MAIN’s print is less about a one-quarter miss than about a resetting of the earnings mix: fee/asset-manager mark-to-market noise hit immediately, while the core lower-middle-market engine still looks capacity-constrained by deal flow rather than credit stress. The market is likely over-anchoring on the EPS miss and underestimating how much of the variance was non-recurring valuation and exit-related revenue, which should partially mean-revert if risk assets stabilize and realizations continue. That said, the setup is not cleanly bullish because the next leg of upside depends on originations, and management is implicitly telling you they are still waiting for private equity activity to normalize. The bigger second-order issue is that MAIN is deliberately choosing liquidity and balance-sheet flexibility over near-term leverage optimization, which is prudent but caps immediate ROE expansion. In a higher-for-longer rate regime, that conservatism protects downside but also means the stock may continue to trade more like a quality yield vehicle than an internal-growth compounder until the July maturity is fully navigated and deployment accelerates.
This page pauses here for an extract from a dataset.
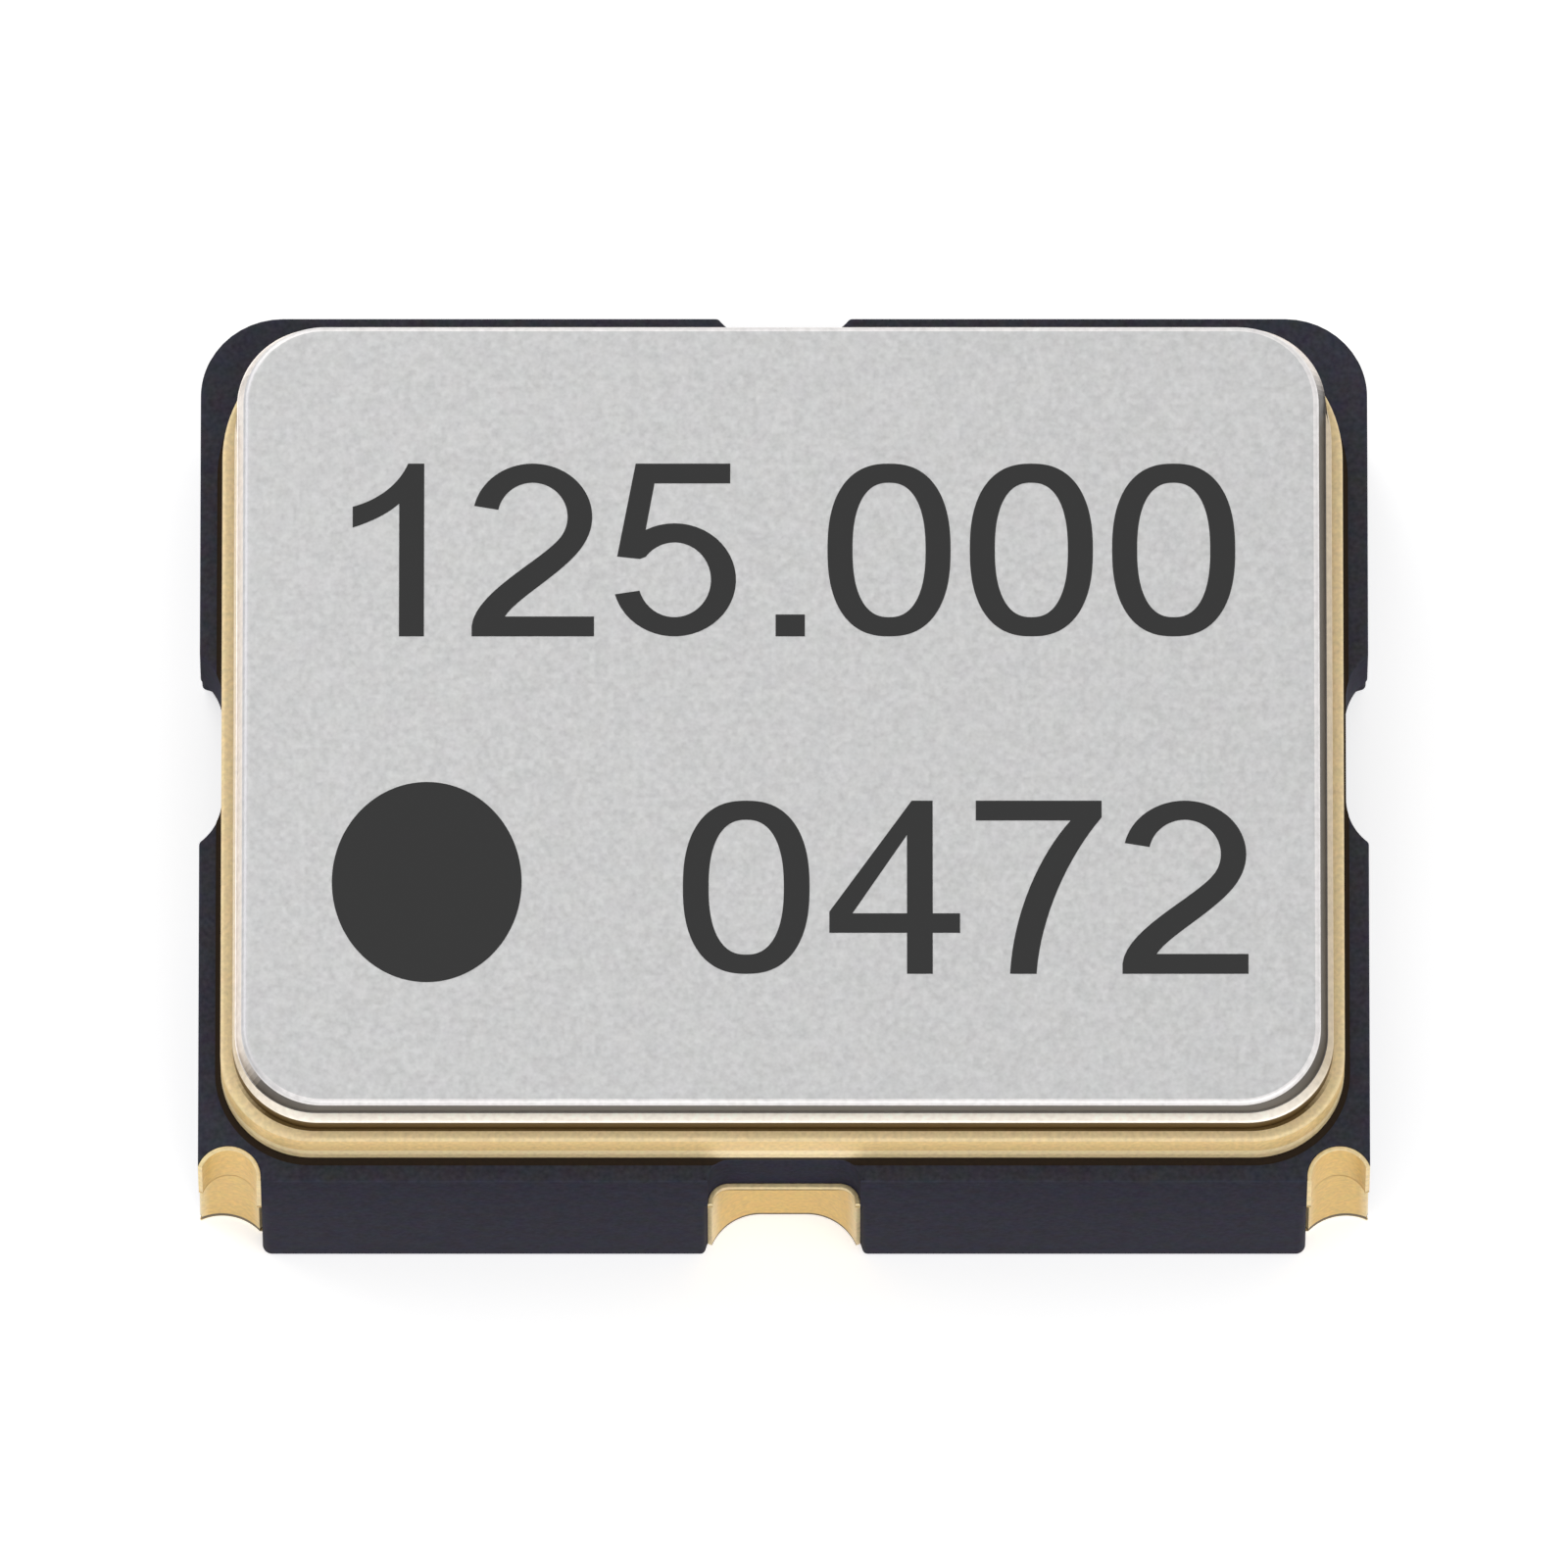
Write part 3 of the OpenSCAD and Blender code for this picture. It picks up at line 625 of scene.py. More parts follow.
class Corner:
    """A corner's two circles in its own frame: the hole punched through the lower layers, and at the
    front the dome of the top layer. Both end on the side face. At the front the hole's circle begins
    at the upright edge where the dome does."""

    def __init__(self, c):
        self.edge = c.dome_in + c.dome
        self.hole, self.dome = (c.punch_in, -c.punch_out), (c.dome_in, c.dome_up)
        self.hole_start = angle_at(c.punch, self.edge - c.punch_in)
        self.hole_end = 180 - angle_at(c.punch, c.punch_in)
        self.dome_end = 180 - angle_at(c.dome, c.dome_in)


def front_corner(c):
    """The lower wall, the top layer's wall and the face that hangs between them at a front corner,
    from the front face to the side face. The lower wall is square to the front face as far as the
    edge, and the hole's circle from there."""
    k, rounding = Corner(c), c.corner_mouth
    opening = arc((k.edge + rounding, rounding), rounding, 270, 180, MOUTH_STEPS)
    low = np.concatenate([opening, arc(k.hole, c.punch, k.hole_start, k.hole_end)])
    dome = arc(k.dome, c.dome, 0, k.dome_end)
    high = np.concatenate([low[:1], [(k.edge, 0.0)], dome, low[-1:]])
    return low, high, hanging(low, high)


def back_corner(c):
    """The same three at a back corner, whose top layer is round. The punched wall ends where its
    circle crosses the body's round corner. That point lies on the line between the circles' centres,
    a step along it and a step across it that follow from the two radii."""
    centre, r = np.array(Corner(c).hole), c.back_corner
    apart = np.linalg.norm(r - centre)
    line = (r - centre) / apart
    along = (c.punch ** 2 - r ** 2 + apart ** 2) / (2 * apart)
    across = math.sqrt(c.punch ** 2 - along ** 2)
    cross = centre + along * line + across * np.array((-line[1], line[0]))
    on_punch = math.degrees(math.atan2(*(cross - centre)[::-1]))
    on_round = math.degrees(math.atan2(*(cross - r)[::-1])) % 360
    low = half_wall(centre, c.punch, c.corner_mouth, on_punch)
    shared = arc((r, r), r, on_round, 180, ROUND_STEPS)[1:]
    first = arc((r, r), r, 270, on_round, MOUTH_STEPS)
    return (np.concatenate([low, shared]), np.concatenate([low[:1], first, shared]),
            np.concatenate([low, first[::-1]]))


def hanging(low, high):
    """The face of the top layer over a notch, between its two walls."""
    return np.concatenate([low, high[1:-1][::-1]])


def body_outlines(c):
    """The lower layers' outline and the top layer's, counterclockwise from the front left corner, and
    the faces of the top layer that hang over the notches."""
    low, high, over = [], [], []
    sides = side_walls(c)
    for i, side in zip(SIGNS, sides):
        below, above, hang = front_corner(c) if i in FRONT_TERMINALS else back_corner(c)
        order = -1 if SIGNS[i][0] * SIGNS[i][1] > 0 else 1
        low += [at_corner(below, i)[::order], at_side(sides[side][0], side)[::-1]]
        high += [at_corner(above, i)[::order], at_side(sides[side][1], side)[::-1]]
        over += [at_corner(hang, i), at_side(hanging(*sides[side]), side)]
    return np.concatenate(low), np.concatenate(high), over


def body_edge_share(c, outline):
    """How much of the edge rounding fits at each corner of the top layer's outline: all of it, but
    less along the domes and none at the thin tips where they open on the side faces."""
    x, y = (np.array(BODY) / 2 - np.abs(outline)).T
    return np.where(y < c.dome_up + c.dome, np.clip(x / (THIN * c.edge), 0, 1), 1.0)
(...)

The asset-management JV is a swing factor: if public comps recover, it can add several cents per share of incremental NII almost mechanically, but that cuts both ways and keeps the stock exposed to market beta outside the core lending franchise. Relative winners are MSIF and other private-credit allocators that can source at wider spreads if the pricing discipline MAIN described persists; the message is that the best private loan deals are becoming available again, but not yet at enough volume to drive broad-based portfolio growth. Contrarian takeaway: the dividend is the support line, not the catalyst. If the board keeps stepping up regular and supplemental distributions, the stock likely holds a floor; if not, the multiple can de-rate quickly because investors are paying for a stable payout stream, not just NAV growth.